According to the interviewer, the cardinals have three concerns in common.

“The first topic is war and peace,” he said. “The line indicated by this Pope is the line embraced by 100% of the cardinals. The Church is the sacrament of peace for the world. The strength of this papacy is the strength of its prophecy for peace. Because of this, John Paul II is regarded as a ‘father’ by Muslims.

“Darmaatmadja, cardinal of Indonesia, the country with the largest number of Muslims in the world, told me that when the war broke out in Iraq, he was very worried because there were fundamentalists who said: ‘As it is a war of Christians against Muslims, we are going to do away with the Christians, who are a small minority.’

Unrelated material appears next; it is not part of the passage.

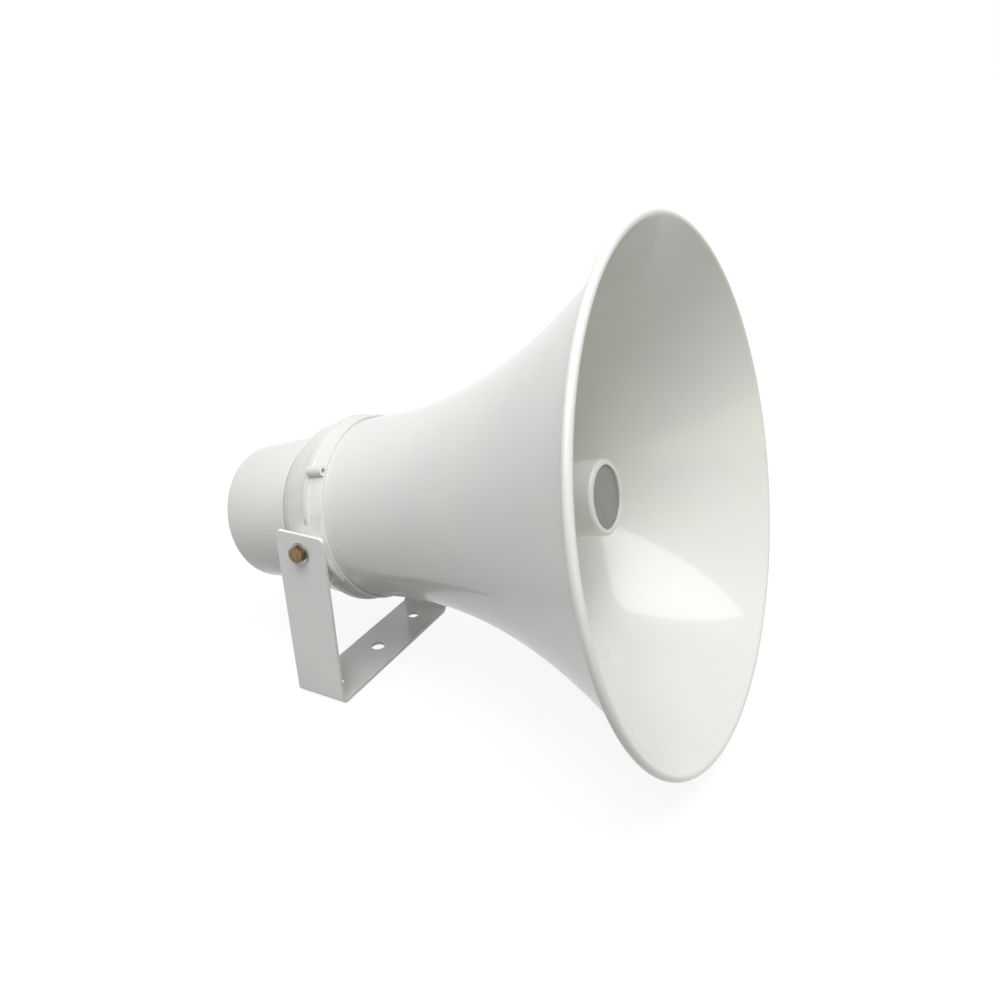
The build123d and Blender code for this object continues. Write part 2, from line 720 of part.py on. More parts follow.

“The cardinal succeeded in gathering a delegation, together with Muslims, and explained to me: ‘We did not go to the World Council of Churches in Geneva. We went to Rome because the Pope is seen as a ‘father’ of all peoples.'”

De Carli continued: “The second great concern is that of relations with Islam. It is a rather complicated topic, of which cardinals such as Scola speak about, who says that attention must be paid to Europe’s Muslims, who are already some 18 million. France’s Lustiger and Barbarin also speak about this, as does Tettamanzi, who says that he is not afraid of Islam.”

“Another subject is the crisis of faith. However, rather than a crisis of faith, I would speak about a crisis of religious practice,” the journalist said. “There are Churches in Europe, such as the Church in the Netherlands, where one can speak of the ‘euthanasia’ of a Church. It is disappearing.

“While the Protestant world has become pagan, the risk of the Catholic Church is that it become ‘Protestant,’ that is, that it be divided. In listening to the great archbishops, one has the impression that the world lives as if the Church did not exist.”

“Meanwhile,” De Carli added, “in Africa and Asia, where it is often persecuted and a minority, the Church is expanding. Where the Church is a Church of martyrs, it is also seed for all of us.”